Il contributo di Cambiaggi nel Comites è guidato da due intenzioni principali. Spiega: “Una parte di pubblica utilità che risponde alla mia natura squadrata e scientifica e consiste nel dare informazioni precise e pratiche, che vanno dal come ottenere il codice fiscale alla procedura per la richiesta dello SPID. Poi, una parte più riflessiva: penso sia fondamentale trovare uno spazio di pensiero comunitario relativo alle nostre storie di espatriati, su temi caldi come il multilinguismo, le identità multiple delle nostre figlie e dei nostri figli, le questioni psicologiche legate alla mobilità. Perché di spazio mentale, quando ci si trasferisce, ne rimane poco: tra lavoro, famiglia e adattamento, il tempo si restringe, e allora la riflessione va coltivata collettivamente”. 

Il futuro e la circolarità dell’espatrio

“Quando mio marito mi ha chiesto di sposarci, ho risposto ‘Sì, se mi prometti che un giorno torniamo in Italia’”. Oggi, Anna e il marito si preparano a quello che per lei è un rientro, per lui un altro espatrio, a dimostrazione di quanto le traiettorie, anche all’interno di una coppia di lunga durata, possano avere disegni differenti. Il trasferimento non ha ancora una data, ma è all’orizzonte e nei loro pensieri. E’ un’idea di rientro che è stata nutrita, preparata, immaginata insieme, che ha il ritmo lento del cullare e che, secondo Anna, chiude un cerchio. 

Ho vissuto più tempo della mia vita fuori dall’Italia che dentro, ma non ho mai tagliato i ponti. Tre anni fa abbiamo comprato casa in Liguria, nel mio, nel nostro, posto felice in Italia. Il luogo dove ci siamo sposati, il luogo delle vacanze dell’estate. E’ un tornare indietro ma anche un andare avanti, che ci conduce al ‘cosa faremo’, e alle molte possibilità che ci sono di fronte a noi, come famiglia. Siamo in quattro ad avere la doppia cittadinanza e, come abbiamo fatto con l’Italia, vogliamo mantenere vivo il rapporto con Londra”. Per quanto riguarda il “capitolo figli”, per Anna è importante creare approdi nei due luoghi anche per loro, affinché vi si possano muovere “in between” come desiderano. “I due ancoraggi tra Italia e UK che già hanno sperimentato li ha aiutati a scoprire che potranno avere ancoraggi dove vorranno.
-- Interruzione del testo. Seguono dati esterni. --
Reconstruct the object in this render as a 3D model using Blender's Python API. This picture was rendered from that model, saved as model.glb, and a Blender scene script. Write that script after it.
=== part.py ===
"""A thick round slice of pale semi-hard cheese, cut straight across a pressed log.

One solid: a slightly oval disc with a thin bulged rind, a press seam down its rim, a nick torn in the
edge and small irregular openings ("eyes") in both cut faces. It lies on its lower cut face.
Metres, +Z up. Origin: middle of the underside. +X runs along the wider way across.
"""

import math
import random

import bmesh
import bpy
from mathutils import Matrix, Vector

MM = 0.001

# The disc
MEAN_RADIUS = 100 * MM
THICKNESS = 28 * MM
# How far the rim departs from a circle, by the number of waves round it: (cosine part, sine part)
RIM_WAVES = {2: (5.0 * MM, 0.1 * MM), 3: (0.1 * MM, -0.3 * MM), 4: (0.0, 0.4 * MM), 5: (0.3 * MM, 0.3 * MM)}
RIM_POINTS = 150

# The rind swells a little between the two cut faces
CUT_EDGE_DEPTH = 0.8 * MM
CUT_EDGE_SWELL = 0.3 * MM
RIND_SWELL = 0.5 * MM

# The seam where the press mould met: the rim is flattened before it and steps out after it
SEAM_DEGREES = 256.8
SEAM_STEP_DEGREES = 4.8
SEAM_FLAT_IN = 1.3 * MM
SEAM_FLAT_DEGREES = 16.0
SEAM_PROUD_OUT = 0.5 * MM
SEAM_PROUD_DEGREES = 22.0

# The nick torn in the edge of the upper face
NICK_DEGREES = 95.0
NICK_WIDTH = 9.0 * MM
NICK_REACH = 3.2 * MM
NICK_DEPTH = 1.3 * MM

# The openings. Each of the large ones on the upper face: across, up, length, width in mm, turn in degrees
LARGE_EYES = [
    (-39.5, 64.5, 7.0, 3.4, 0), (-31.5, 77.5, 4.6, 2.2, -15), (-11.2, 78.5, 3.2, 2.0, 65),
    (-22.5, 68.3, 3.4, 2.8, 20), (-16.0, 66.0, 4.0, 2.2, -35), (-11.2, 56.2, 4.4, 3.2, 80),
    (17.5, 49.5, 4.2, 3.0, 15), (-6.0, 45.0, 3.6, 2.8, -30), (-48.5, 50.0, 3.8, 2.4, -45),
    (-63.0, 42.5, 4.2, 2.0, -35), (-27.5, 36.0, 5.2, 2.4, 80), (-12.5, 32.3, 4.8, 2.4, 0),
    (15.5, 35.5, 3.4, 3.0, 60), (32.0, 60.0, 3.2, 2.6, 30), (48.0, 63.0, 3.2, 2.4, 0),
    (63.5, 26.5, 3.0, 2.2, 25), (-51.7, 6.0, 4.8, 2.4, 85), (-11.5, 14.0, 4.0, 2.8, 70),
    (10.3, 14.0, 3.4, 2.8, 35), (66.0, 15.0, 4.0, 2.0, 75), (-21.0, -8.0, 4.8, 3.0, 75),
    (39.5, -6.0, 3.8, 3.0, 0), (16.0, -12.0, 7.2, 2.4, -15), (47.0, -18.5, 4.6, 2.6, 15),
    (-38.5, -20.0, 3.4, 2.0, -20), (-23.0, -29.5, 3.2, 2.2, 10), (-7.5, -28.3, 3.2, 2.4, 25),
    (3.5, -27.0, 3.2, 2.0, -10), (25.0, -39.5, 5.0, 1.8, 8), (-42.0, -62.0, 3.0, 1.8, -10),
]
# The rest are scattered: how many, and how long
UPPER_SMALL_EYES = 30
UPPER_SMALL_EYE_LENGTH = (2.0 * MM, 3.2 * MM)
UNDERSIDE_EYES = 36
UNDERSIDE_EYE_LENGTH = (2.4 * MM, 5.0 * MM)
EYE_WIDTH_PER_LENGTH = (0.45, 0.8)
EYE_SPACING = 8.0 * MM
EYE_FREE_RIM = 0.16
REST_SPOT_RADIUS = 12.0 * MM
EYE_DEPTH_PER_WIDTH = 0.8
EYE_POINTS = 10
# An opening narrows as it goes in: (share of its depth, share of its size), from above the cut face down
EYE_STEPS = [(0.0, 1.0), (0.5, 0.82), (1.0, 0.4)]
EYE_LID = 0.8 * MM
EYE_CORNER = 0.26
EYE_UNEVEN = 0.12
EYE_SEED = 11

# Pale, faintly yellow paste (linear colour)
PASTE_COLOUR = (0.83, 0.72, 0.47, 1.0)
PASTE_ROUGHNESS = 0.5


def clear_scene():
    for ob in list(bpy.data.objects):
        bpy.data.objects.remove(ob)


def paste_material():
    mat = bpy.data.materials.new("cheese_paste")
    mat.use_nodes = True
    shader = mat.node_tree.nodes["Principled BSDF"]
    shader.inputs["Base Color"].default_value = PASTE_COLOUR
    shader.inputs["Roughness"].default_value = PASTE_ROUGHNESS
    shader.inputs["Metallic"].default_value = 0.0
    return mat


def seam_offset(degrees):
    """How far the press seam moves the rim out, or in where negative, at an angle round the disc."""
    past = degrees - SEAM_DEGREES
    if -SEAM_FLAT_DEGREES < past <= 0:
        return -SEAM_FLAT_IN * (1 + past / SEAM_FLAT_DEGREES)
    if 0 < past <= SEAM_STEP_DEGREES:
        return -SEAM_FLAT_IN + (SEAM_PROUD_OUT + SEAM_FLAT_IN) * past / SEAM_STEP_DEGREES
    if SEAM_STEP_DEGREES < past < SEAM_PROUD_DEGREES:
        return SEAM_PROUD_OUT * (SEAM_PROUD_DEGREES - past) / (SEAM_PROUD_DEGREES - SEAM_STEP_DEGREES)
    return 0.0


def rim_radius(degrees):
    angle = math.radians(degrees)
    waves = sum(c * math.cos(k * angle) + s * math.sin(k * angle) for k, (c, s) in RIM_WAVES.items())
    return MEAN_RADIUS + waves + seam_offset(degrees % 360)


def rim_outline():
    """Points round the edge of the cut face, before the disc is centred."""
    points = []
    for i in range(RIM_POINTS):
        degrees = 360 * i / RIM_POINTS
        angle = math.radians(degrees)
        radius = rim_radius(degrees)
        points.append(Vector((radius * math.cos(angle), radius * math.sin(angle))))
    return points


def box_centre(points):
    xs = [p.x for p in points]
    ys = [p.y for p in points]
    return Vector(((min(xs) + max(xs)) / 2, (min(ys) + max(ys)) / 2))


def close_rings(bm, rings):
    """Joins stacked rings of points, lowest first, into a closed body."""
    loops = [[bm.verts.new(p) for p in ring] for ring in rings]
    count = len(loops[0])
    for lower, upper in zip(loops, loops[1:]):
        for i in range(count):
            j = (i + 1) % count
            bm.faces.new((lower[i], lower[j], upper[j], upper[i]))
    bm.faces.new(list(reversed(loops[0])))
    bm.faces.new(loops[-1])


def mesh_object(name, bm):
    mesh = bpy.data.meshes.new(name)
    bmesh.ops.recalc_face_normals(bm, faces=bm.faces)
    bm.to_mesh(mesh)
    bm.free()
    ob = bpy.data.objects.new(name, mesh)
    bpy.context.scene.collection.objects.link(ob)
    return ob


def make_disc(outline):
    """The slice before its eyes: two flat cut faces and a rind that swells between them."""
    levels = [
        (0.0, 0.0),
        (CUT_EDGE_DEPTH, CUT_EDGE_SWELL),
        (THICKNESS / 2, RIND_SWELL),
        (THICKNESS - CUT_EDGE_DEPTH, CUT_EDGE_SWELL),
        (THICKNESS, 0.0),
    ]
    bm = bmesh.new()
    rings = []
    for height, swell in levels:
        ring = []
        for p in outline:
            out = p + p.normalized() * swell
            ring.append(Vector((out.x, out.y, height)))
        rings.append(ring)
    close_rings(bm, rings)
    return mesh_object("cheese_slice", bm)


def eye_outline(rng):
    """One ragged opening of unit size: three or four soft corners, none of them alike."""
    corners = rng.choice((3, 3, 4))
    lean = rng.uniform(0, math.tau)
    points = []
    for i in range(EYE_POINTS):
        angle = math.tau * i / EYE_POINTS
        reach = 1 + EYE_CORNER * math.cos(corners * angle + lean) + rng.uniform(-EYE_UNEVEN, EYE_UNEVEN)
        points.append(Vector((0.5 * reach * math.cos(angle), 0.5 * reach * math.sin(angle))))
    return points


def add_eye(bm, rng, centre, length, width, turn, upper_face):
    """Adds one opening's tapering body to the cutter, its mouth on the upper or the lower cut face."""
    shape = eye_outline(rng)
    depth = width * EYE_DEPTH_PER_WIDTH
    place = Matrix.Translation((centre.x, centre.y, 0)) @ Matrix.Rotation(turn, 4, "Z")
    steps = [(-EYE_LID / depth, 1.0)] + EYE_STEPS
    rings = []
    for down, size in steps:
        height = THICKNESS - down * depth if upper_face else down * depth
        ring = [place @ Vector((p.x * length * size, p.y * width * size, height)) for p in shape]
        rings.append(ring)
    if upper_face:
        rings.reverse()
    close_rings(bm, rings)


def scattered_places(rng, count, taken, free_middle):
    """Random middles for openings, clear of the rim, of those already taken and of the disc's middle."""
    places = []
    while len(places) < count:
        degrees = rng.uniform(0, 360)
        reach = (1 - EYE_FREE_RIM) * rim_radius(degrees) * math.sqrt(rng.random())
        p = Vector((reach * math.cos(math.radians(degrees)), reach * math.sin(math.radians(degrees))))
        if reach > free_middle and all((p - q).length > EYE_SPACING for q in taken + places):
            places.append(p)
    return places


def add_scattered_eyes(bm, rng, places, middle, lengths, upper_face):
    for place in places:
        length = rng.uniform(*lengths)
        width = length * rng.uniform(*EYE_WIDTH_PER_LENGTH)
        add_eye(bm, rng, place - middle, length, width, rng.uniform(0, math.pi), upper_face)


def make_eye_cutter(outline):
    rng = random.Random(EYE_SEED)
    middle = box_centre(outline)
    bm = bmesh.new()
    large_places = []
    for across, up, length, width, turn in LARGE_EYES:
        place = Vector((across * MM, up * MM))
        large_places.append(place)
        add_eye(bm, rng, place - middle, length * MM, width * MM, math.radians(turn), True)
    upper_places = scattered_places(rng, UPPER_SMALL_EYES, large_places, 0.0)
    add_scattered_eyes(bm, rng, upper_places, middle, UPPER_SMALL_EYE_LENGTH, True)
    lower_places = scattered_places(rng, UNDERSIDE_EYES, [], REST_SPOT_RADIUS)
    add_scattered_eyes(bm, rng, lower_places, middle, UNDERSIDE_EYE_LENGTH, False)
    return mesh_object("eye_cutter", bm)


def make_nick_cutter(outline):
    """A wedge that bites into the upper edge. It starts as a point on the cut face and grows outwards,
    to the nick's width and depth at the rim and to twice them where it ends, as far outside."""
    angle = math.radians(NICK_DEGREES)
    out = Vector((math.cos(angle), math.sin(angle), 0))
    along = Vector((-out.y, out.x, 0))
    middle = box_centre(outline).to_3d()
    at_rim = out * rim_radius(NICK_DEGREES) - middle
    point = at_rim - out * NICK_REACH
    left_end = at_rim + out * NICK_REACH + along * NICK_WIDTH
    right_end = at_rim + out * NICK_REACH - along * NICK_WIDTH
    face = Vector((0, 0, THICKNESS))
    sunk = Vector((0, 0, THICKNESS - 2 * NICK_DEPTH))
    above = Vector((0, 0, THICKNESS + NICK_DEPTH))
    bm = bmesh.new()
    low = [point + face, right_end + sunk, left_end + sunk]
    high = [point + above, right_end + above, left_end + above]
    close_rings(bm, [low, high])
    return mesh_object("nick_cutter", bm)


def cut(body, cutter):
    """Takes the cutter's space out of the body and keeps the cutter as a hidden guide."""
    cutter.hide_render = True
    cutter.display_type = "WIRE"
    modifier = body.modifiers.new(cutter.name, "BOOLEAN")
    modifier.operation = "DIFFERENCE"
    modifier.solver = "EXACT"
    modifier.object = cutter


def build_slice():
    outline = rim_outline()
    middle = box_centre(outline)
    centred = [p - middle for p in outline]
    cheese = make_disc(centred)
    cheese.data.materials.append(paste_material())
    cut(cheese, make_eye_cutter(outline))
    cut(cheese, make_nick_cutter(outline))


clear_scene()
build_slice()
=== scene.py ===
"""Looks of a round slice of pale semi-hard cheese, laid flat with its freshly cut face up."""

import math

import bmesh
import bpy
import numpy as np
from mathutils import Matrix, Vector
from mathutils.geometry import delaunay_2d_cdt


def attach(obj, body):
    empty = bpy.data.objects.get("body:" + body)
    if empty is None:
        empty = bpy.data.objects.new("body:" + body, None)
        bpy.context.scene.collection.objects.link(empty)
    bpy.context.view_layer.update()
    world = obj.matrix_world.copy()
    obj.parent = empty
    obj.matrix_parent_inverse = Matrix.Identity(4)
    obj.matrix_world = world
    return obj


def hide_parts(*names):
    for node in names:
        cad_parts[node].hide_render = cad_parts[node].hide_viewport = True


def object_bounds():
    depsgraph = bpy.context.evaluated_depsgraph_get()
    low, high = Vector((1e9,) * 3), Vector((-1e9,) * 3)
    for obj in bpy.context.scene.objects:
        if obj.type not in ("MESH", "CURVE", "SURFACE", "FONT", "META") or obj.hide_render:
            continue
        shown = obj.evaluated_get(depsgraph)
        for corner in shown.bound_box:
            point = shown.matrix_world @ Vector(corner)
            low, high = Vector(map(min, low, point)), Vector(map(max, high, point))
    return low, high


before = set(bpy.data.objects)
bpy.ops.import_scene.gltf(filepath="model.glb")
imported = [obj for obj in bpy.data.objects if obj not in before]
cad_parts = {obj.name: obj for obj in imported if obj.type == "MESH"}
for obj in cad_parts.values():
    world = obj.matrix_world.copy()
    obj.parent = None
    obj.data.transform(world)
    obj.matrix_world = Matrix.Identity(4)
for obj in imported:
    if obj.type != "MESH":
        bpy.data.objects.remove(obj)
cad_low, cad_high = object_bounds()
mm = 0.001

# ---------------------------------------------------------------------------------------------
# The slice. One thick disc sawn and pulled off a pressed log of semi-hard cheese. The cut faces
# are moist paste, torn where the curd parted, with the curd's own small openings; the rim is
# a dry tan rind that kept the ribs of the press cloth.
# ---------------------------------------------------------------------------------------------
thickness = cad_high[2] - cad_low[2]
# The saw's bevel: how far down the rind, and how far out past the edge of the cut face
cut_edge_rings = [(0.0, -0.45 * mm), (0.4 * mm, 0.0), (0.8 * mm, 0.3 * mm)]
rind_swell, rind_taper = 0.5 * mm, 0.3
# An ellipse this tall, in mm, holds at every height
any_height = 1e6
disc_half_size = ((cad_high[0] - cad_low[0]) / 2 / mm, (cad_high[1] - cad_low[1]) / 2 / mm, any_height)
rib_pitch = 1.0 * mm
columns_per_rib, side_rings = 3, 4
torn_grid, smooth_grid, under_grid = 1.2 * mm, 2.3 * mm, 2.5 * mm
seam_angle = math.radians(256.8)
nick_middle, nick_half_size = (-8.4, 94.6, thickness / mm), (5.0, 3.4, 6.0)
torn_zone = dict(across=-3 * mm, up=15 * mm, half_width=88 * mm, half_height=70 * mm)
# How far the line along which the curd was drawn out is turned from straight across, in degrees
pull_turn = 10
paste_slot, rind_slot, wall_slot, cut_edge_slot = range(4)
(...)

Decideranno loro dove sentono che è più giusto stare”. 

Cambiaggi è consapevole di quanto la teoria del rientro possa essere diversa dalla pratica, e quanto sia importante partire senza romanticizzare; il suo ritorno in Italia è quello di una persona che, comunque, ha vissuto la propria vita adulta altrove. La sua coscienziosità tocca un punto spesso doloroso per tanti – emigrati e non – che idealizzano il momento del rientro. 

Mi preoccupa il fatto che per mio marito sia un nuovo espatrio, con tutto ciò che comporta psicologicamente, che non abbia mai vissuto stabilmente in Italia se non per vacanza, che non sappia parlare bene l’italiano. Non voglio che si senta isolato per la distanza dalla sua rete di relazioni inglesi, ma allo stesso tempo non voglio sentire l’intera responsabilità della vita sociale, come coppia, sulle mie spalle. Non voglio che, in qualche modo, sia ‘dipendente’ da me, in questo. So che sentirò nostalgia: del Regno Unito mi mancheranno la diversità e l’apertura, la visione più aperta e tollerante nei confronti dell’umanità”. 
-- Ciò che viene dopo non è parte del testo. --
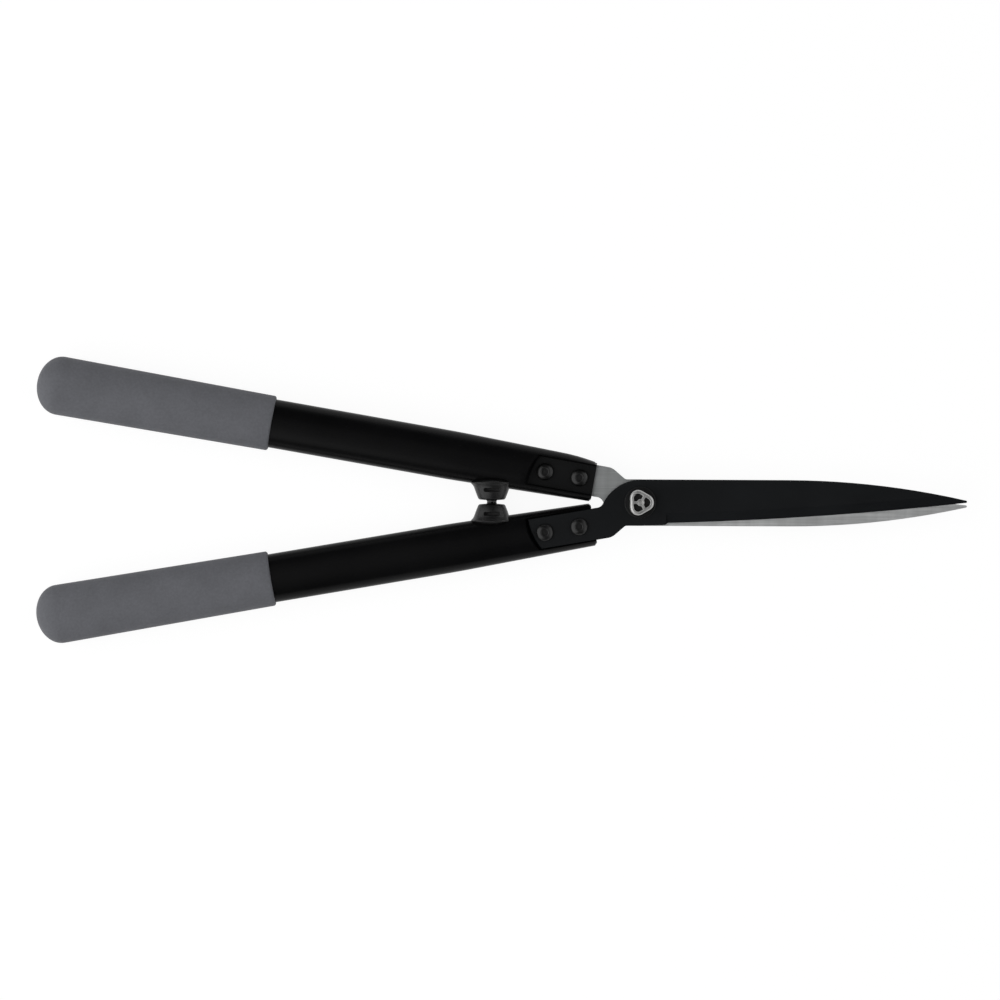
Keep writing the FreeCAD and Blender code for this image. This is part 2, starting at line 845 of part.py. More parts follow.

“A quali luoghi senti di appartenere?”

Londra e Genova, la Liguria. Sento la mancanza viscerale del mare”, risponde Anna. “Il fatto di esserci spostati tanto, come coppia, e che i nostri figli continuino a farlo, ci ha dato curiosità rispetto al mondo, anche se ci si muove con intenti diversi e prospettive diverse, in momenti di vita differenti”, aggiunge.
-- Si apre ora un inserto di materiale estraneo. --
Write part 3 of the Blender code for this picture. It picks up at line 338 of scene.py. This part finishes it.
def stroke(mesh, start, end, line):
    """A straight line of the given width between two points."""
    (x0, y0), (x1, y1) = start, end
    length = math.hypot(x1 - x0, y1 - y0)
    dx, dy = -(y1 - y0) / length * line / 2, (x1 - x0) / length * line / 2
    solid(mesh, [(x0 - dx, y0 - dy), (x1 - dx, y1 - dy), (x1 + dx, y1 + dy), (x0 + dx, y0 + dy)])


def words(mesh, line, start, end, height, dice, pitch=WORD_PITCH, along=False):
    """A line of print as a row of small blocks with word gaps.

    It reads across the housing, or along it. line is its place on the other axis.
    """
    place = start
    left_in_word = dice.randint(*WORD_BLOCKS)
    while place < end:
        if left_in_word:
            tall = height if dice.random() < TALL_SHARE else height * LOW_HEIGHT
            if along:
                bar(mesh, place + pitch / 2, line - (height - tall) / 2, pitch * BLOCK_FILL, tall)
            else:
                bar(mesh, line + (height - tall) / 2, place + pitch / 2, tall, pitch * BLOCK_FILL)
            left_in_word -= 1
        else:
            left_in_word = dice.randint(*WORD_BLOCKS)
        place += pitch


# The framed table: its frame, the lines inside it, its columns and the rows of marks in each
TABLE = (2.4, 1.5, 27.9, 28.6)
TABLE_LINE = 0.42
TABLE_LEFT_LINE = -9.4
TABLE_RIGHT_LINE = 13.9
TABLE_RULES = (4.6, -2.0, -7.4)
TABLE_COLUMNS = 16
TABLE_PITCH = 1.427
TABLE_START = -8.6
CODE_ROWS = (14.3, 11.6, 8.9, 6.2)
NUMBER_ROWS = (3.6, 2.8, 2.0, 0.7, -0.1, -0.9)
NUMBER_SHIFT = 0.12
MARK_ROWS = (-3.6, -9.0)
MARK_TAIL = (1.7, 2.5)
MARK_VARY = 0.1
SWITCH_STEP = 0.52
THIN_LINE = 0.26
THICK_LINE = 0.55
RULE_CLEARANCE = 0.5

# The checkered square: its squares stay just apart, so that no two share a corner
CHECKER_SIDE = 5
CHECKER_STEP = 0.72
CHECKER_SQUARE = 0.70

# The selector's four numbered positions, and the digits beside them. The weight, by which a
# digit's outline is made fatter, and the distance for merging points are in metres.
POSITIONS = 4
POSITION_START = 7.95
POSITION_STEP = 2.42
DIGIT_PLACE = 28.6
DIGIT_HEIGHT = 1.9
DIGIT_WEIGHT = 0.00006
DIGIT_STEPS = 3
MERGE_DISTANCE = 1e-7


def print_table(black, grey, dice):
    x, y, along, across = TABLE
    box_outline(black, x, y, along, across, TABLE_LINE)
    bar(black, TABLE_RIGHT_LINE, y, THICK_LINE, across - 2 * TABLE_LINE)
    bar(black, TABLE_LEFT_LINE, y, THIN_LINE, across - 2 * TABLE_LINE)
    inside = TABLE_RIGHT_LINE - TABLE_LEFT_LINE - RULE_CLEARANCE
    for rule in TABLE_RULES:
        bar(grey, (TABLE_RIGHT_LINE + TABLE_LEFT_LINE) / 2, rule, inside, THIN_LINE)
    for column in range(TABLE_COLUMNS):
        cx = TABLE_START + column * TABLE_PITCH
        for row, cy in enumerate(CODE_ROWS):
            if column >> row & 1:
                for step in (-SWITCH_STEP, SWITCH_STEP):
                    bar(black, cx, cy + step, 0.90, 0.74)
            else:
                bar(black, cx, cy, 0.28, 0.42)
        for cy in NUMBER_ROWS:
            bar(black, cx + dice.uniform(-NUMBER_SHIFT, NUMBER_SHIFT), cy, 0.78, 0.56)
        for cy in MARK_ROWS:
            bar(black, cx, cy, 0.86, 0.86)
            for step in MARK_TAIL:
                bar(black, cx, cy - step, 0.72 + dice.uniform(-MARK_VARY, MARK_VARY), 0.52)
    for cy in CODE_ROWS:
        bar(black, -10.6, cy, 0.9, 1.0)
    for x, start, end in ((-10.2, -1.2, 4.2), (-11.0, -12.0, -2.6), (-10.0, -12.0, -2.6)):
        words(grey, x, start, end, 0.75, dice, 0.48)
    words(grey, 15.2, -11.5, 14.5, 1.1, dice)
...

Concludiamo l’intervista. Guardo Anna davanti alle nostre pizze di una catena londinese (no, la pizza non era per niente male. Sì, sapeva abbastanza di casa). Nella sua storia c’è consapevolezza delle fortune che ha avuto, ma intravedo scelte dure, che le sono costate fatica. Mi ricorda che, al di là di qualunque retorica, migrare è anche doloroso. Per migrare, per separarsi, per trasformarsi, c’è bisogno di avere gente attorno. C’è bisogno di più reti, qui – dove arrivo -, , da dove sono partita. C’è bisogno di supporto collettivo, di qualcuno che ti guidi, che ti racconti il come si fa, il lato pratico dell’espatrio, ma anche il come ci si sente. E’ una cosa che Anna, nel suo ruolo e nella sua persona, nel suo rigore e nella sua umanità, sa fare benissimo. Parola di emigrata italiana a Londra.  

Note e link esterni:

*Ornella Tarantola, storica libraia italiana da oltre trent’anni a Londra, Carla Molteni, presidente di AISUK, e Simona Spreafico, chairperson de Il Circolo – Italian Cultural Association di Londra, hanno rappresentato altri due nodi fondamentali della rete che ha permesso lo svolgimento di Traiettoria in Europa nella sua edizione londinese di marzo 2025. 

Questo articolo fa parte di una piccola serie sul benessere psicologico in mobilità internazionale, pensata per chi si trova in una traiettoria d’espatrio ma anche per chi quella traiettoria la osserva, talvolta da lontano.